MADISON, Wis. — The Wisconsin DNR approved a request this week to pull millions of gallons of water daily from Lake Michigan to serve a new Foxconn Technology Group manufacturing plant, helping the Taiwanese electronics giant clear a major regulatory hurdle.
Foxconn expects to begin construction on a $10 billion flat-screen plant in Mount Pleasant within weeks. The city of Racine filed a request with the DNR in January to withdraw 7 million gallons of water daily from the lake to serve the plant. The city’s application estimated about 2.7 million gallons will be consumed daily by plant operations and evaporation. The rest will be treated and returned to the lake.
The application drew fierce opposition from conservationists. They argued Foxconn has a poor environmental record in China and Japan and pulling water from the lake for a corporation would violate a Great Lakes Compact requirement that such withdrawals be done for public uses.
Environmental group Clean Wisconsin said in a news release that the withdrawal clearly won’t be used for public purposes and the organization was weighing its options. Spokesman Jonathan Drewsen said that could include filing a lawsuit.
“This diversion is an unprecedented betrayal of the Great Lakes Compact,” Wisconsin League of Conservation Voters Executive Director Kerry Schumann said in a statement.

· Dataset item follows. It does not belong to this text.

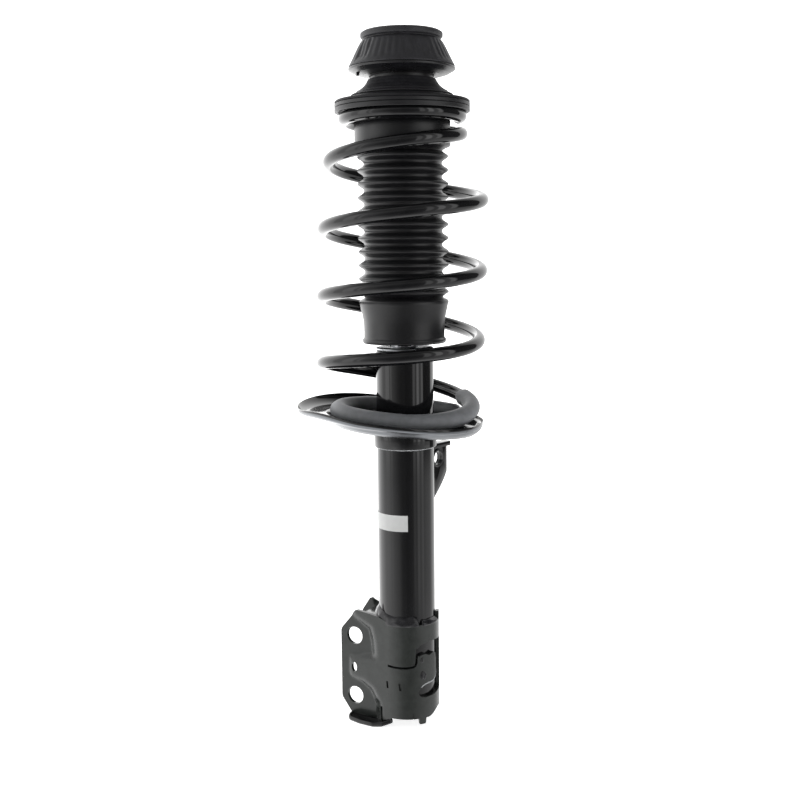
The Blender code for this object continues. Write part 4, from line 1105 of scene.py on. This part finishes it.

The Great Lakes Compact is an agreement between the Great Lakes states, Ontario and Quebec that prohibits diverting water from the lakes’ basin. However, communities such as Mount Pleasant that straddle the basin boundary can withdraw Great Lakes water for public use. Municipalities such as Racine that supply straddling communities with water can make a withdrawal request on behalf of those communities.
Such withdrawals aren’t subject to review by the compact’s governing bodies, the Great Lakes St. Lawrence River Basin Water Resources Council and the Great Lakes St. Lawrence River Water Resources Regional Body, as long as the withdrawal consumes less than 5 million gallons daily.
“The (Foxconn) developers chose Mount Pleasant because it is a straddling community, which allows them to avoid scrutiny by Great Lakes states and Canadian provinces,” Schumann said. “Those states and provinces designed the compact to protect that water from raids just like this one.”
DNR officials said in a news release that part of the withdrawal would serve residential customers in Mount Pleasant, satisfying the public use requirement. The agency downplayed the impact of the withdrawal, saying it would amount to only a 0.07 percent increase in total surface water withdrawal from Lake Michigan. The annual water loss would amount to about .0025 inches, about the thickness of a sheet of paper, the news release said.
Foxconn issued its own release saying it was pleased with the DNR’s decision and the environment is a company priority. The company promised to work to reduce water consumption, reuse wastewater and invest in new technologies for treating wastewater.
Local leaders praised the DNR’s decision as well. Mount Pleasant Village President David DeGroot said the withdrawal will provide clean, safe water to the Foxconn plant and the thousands of workers it’s expected to employ. Racine Mayor Cory Mason, who helped pass the compact through the Wisconsin Legislature as a Democratic member of the state assembly, said he believes the application meets the compact standards. He pledged to ensure Foxconn meets or exceeds every federal, state and local water standards.
The DNR also approved air pollution permits for the plant during the week.